Psoriatic Arthritis Self-Care Tips

Check out these self-care tips to manage your psoriatic arthritis and reduce flares.

1. Psoriatic Arthritis Self-Care Tips
Psoriatic arthritis can affect many aspects of your health — sometimes all at once. While effective medical treatments are available, much of the management of PsA is focused on self-care to prevent and treat flares.
2. Get Moving
Getting regular exercise — 30 minutes, five times a week — has several benefits. It’ll help you maintain a healthy weight, keep extra pressure off painful joints, keep your joints flexible and relieve stress. Talk to a certified fitness expert or physical therapist to help you get started.
3. Get Proper Nutrition
A healthy, balanced diet — one rich in fresh foods like fruits and vegetables and low in sugar, fat and salt — can help you boost your overall health and control your weight. Eating too many unhealthy foods may increase feelings of fatigue and sluggishness.
4. Limit Alcohol
Drinking too much alcohol can interfere with medications and increase the side effects of some drugs. Ask your doctor if it is safe to drink alcohol with your psoriatic arthritis treatments.
5. Quit Smoking
In a 2014 study published in Annals of the Rheumatic Diseases, researchers found that compared with non-smoking psoriatic arthritis patients, smoking PsA patients had worse self-reported disease. Smokers were also less likely to stick with their treatment plan and had a poorer response to treatment.
6. Manage Stress
Out-of-control stress can worsen flares and make it harder to manage daily activities. Meditating, listening to soothing music, walking, joining a support group and engaging in a therapeutic exercise — such as yoga or tai chi — can help reduce stress.
7. Protect Your Skin
Use creams, ointments or lotions containing aloe vera, jojoba or capsaicin to ease pain and itching. Take short, warm (not hot) baths using oilated oatmeal, bath oil, Dead Sea or Epsom salts to soothe skin. Make a habit of applying moisturizers following daily showers or baths, and after swimming. Guard against sunburn by wearing hats and using broad spectrum (UVA and UVB), water-resistant sunscreen with an SPF of 30 or higher.
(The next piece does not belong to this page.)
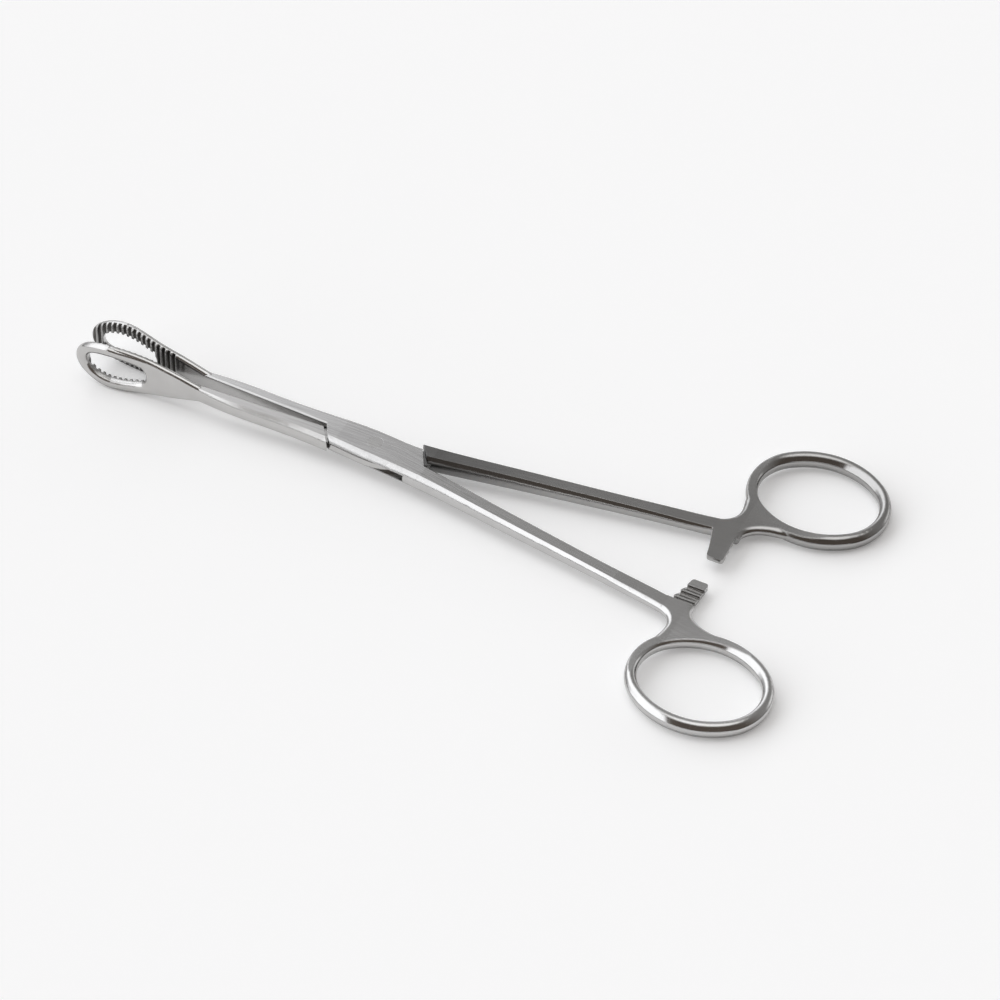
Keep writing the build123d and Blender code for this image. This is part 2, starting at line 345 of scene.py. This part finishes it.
def edge_radius(tree, x, y):
    """Softness of the edges: most on the rings and jaws, least on the lock and the ratchet bars."""
    at_rings = rises(tree, x, *shank_to_ring)
    at_jaws = rises(tree, x, *shank_to_jaw)
    beside_bars = rises(tree, size_of(tree, y), *bar_to_stem)
    before_lock = rises(tree, x, *lock_to_shank)
    round_parts = product(
        tree, most(tree, at_rings, at_jaws), most(tree, beside_bars, before_lock),
    )
    return blended(tree, round_parts, crisp_edge, soft_edge)


def steel_patterns(tree, coords, x, y, z, side):
    """Brush lines, clouds and grain. The lines follow the arm, which leaves the lock at a slant."""
    past_start = most(tree, total(tree, x, -arm_start_x), 0.0)
    across = total(tree, y, product(tree, past_start, arm_slope * side))
    arm = add_node(tree, "CombineXYZ", {"X": x, "Y": across, "Z": z}).outputs[0]
    return {
        "lines": noise(tree, stretched(tree, arm, brush_lines), 1.0, detail=4.0, roughness=0.6),
        "fine_lines": noise(tree, stretched(tree, arm, fine_brush_lines), 1.0),
        "cloud": noise(tree, coords, cloud_repeats, detail=3.0, roughness=0.55),
        "speck": noise(tree, coords, speck_repeats),
        "grain": noise(tree, coords, grain_repeats, roughness=0.6),
    }


def steel_colour(tree, base, x, flat, patterns):
    """Marked along the brush lines on the flats, most at the lock, and faintly clouded elsewhere."""
    dark, plain, light = (shade_of(base, share) for share in mark_shades)
    from_lock = size_of(tree, total(tree, x, -pivot_x))
    strength = to_range(tree, from_lock, *lock_to_arm, 1.0, 0.35)
    marks = product(tree, to_range(tree, patterns["lines"], 0.35, 0.65, -0.5, 0.5), strength)
    brushed = mixed(tree, total(tree, marks, 0.55), dark, light)
    polished = mixed(tree, spread(tree, patterns["cloud"]), plain, light)
    return mixed(tree, flat, polished, brushed)


def steel_roughness(tree, x, flat, patterns):
    """Satin on the flats and by the lock, and polished on the sides of the rings and jaws."""
    brushed = blended(
        tree, spread(tree, patterns["fine_lines"]),
        spread(tree, patterns["cloud"], 0.20, 0.23), spread(tree, patterns["grain"], 0.23, 0.26),
    )
    towards_ring = to_range(tree, x, *arm_to_ring, satin_side, polished_ring)
    towards_jaw = to_range(tree, x, *jaw_to_arm, polished_jaw, satin_side)
    sides = calc(tree, "MINIMUM", towards_ring, towards_jaw)
    polished = total(tree, sides, spread(tree, patterns["speck"], -0.02, 0.03))
    return blended(tree, flat, polished, brushed)


def steel_normal(tree, x, y, along, middle, flat, patterns):
    """Softened edges, the forged crown, and the shallow relief of the brush lines and clouds."""
    rounded = add_node(tree, "Bevel", {"Radius": edge_radius(tree, x, y)}, samples=6)
    crown_inputs = {
        "Height": crowned(tree, along, middle),
        "Distance": 1.0,
        "Normal": rounded.outputs["Normal"],
    }
    crown = add_node(tree, "Bump", crown_inputs)
    clouds = product(tree, patterns["cloud"], 0.6)
    mark_inputs = {
        "Height": blended(tree, flat, clouds, patterns["lines"]),
        "Strength": 0.3,
        "Distance": mark_depth,
        "Normal": crown.outputs["Normal"],
    }
    return add_node(tree, "Bump", mark_inputs).outputs["Normal"]


def steel(name, base, side):
    """Stainless steel: brushed lengthwise on the ground flats, polished on the rounded sides; on the
    halves, painted shade in the jaw grooves, on the jaw faces and in the lock gaps, and on the tongue
    half's handle.
    """
    material, tree, output = new_material(name)
    texture = add_node(tree, "TexCoord").outputs
    place = split(tree, texture["Object"])
    x, y, z = (place[axis] for axis in "XYZ")
    along, middle = level_place(tree, x, z)
    up = size_of(tree, split(tree, texture["Normal"])["Z"])
    flat = rises(tree, up, *flat_facing)
    patterns = steel_patterns(tree, texture["Object"], x, y, z, side)
    colour = steel_colour(tree, base, x, flat, patterns)
    rough = steel_roughness(tree, x, flat, patterns)
    if side != no_side:
        depth = crest_depth(tree, along, y, side)
        # Painted shade: the inner faces of the jaws are taken halfway to a dark grey
        painted_jaw_face = product(tree, jaw_face_mask(tree, along, depth), 0.5)
        colour = mixed(tree, painted_jaw_face, colour, painted_jaw_face_shade)
        # Painted shade in the jaw grooves and in the gaps of the lock, where the steel is also rougher
        painted_recesses = painted_recess_mask(tree, along, middle, y, up, depth, side)
        colour = mixed(tree, painted_recesses, colour, painted_recess_shade)
        rough = blended(tree, painted_recesses, rough, spread(tree, patterns["speck"], 0.4, 0.5))
    # Painted shade on the tongue half's handle, darkest near the lock
    if side == tongue_side:
        colour = mixed(tree, painted_handle_shade(tree, x), colour, shade_of(base, 0.25))
    shader_inputs = {
        "Base Color": colour,
        "Roughness": rough,
        "Normal": steel_normal(tree, x, y, along, middle, flat, patterns),
        "Metallic": 1.0,
    }
    shader = add_node(tree, "BsdfPrincipled", shader_inputs)
    tree.links.new(shader.outputs[0], output.inputs["Surface"])
    return material


def paper_floor():
    """A pale table that runs out of view, and glows a little so that the steel mirrors it as paper."""
    bpy.ops.mesh.primitive_plane_add(size=floor_width, location=(0, 0, 0))
    floor = bpy.context.object
    floor.name = "floor"
    material, tree, output = new_material("floor_paper")
    coords = add_node(tree, "TexCoord").outputs["Object"]
    darker, lighter = (shade_of((level, level, level)) for level in paper_shades)
    paper = mixed(tree, spread(tree, noise(tree, coords, paper_repeats)), darker, lighter)
    matte = add_node(tree, "BsdfDiffuse", {"Color": paper})
    glow = add_node(tree, "Emission", {"Color": paper, "Strength": paper_glow})
    lit = add_node(tree, "AddShader", {0: matte.outputs[0], 1: glow.outputs[0]})
    rays = add_node(tree, "LightPath").outputs
    seen = most(
        tree, rays["Is Camera Ray"], rays["Is Glossy Ray"], rays["Is Transmission Ray"],
    )
    shader = add_node(tree, "MixShader", {0: seen, 1: matte.outputs[0], 2: lit.outputs[0]})
    tree.links.new(shader.outputs[0], output.inputs["Surface"])
    floor.data.materials.append(material)
    return floor


def studio_world():
    """Soft light: a white wall on the left, pale strips front and back, and a dim room between."""
    world = bpy.data.worlds.new("studio")
    world.use_nodes = True
    tree = world.node_tree
    tree.nodes.clear()
    output = tree.nodes.new("ShaderNodeOutputWorld")
    heading = split(tree, add_node(tree, "TexCoord").outputs["Generated"])
    x, y, z = (heading[axis] for axis in "XYZ")

    dim_front, dim_back = (0.13, 0.11, 0.095, 1), (0.34, 0.335, 0.33, 1)
    wall_light, wall_end_light = (1.85, 1.87, 1.91, 1), (0.6, 0.6, 0.61, 1)
    back_strip = product(tree, rises(tree, y, 0.5, 0.7), falls(tree, z, 0.30, 0.40))
    front_strip = product(tree, rises(tree, y, -0.5, -0.7), falls(tree, z, 0.15, 0.18))
    wall = falls(tree, x, -0.41, -0.325)
    wall_end = product(tree, rises(tree, y, -0.35, 0.0), falls(tree, z, 0.3, 0.5))
    overhead = rises(tree, z, 0.90, 0.96)
    horizon = falls(tree, z, 0.07, 0.10)
    studio = mixed(tree, rises(tree, y, -0.2, 0.4), dim_front, dim_back)
    for area, colour in (
        (back_strip, (1.1, 1.1, 1.1, 1)),
        (front_strip, (1.5, 1.5, 1.5, 1)),
        (wall, mixed(tree, wall_end, wall_light, wall_end_light)),
        (overhead, (1.6, 1.6, 1.6, 1)),
        (horizon, (0.05, 0.05, 0.05, 1)),
    ):
        studio = mixed(tree, area, studio, colour)
    background = add_node(tree, "Background", {"Color": studio, "Strength": 1.0})
    tree.links.new(background.outputs[0], output.inputs["Surface"])
    return world


def photo_camera():
    """The photograph's view of the forceps: from the front right, 45 degrees up, slightly rolled."""
    camera_data = bpy.data.cameras.new("camera")
    camera_data.sensor_width = 36
    camera_data.lens = 173.67
    camera_data.clip_start = 0.05
    camera_data.clip_end = 20
    camera = bpy.data.objects.new("camera", camera_data)
    bpy.context.scene.collection.objects.link(camera)
    place = (0.34908, -0.631776, 0.720877)
    pitch, roll, heading = radians(44.8910), radians(1.0204), radians(27.0215)
    turn = Euler((pitch, roll, heading), "XYZ")
    camera.matrix_world = Matrix.LocRotScale(place, turn, None)
    return camera


materials = {
    "box_half": steel("box_half_steel", (0.52, 0.515, 0.51), box_side),
    "tongue_half": steel("tongue_half_steel", (0.52, 0.513, 0.505), tongue_side),
    "pivot_pin": steel("pin_steel", (0.50, 0.495, 0.485), no_side),
}
for name, material in materials.items():
    nodes[name].data.materials.clear()
    nodes[name].data.materials.append(material)

floor = paper_floor()
bpy.context.scene.world = studio_world()
bpy.context.scene.camera = photo_camera()
bpy.context.scene.view_settings.view_transform = "Standard"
8. Wash and Dress With Care
Wash clothes with fragrance-free detergent and fabric softeners to reduce risk of skin reactions. Choose clothing that is loose-fitting to avoid scratching scaly areas of skin. Items made of natural, soft fibers like cotton may be less irritating to skin and cooler in warm months.
9. Use Heat and Cold Therapy
Heat and cold therapy can be a regular part of your treatment regimen. Heat wraps improve blood circulation and help reduce joint stiffness and muscle spasms. Apply cold packs to your aching, swollen joints and burning skin. Cold helps reduce swelling by constricting blood vessels in affected areas.
10. Care for Your Hands and Feet
Keep your nails trimmed short to avoid risk of injury. Extra care should be taken with manicure and pedicure instruments, whether at home or in a salon. Wear gloves when working with your hands and choose shoes that won’t irritate swollen toes.
11. Attend to Your Emotional Well-Being
Try to stay active, even if you don’t feel up to it. Getting out can distract you from your pain and fatigue. If you don’t feel well enough to venture out, call or text a friend to stay connected. Keep a journal to express your emotions, and record your symptoms so you can understand your limitations and work around them. Or, find a psychologist who works with people who have chronic conditions.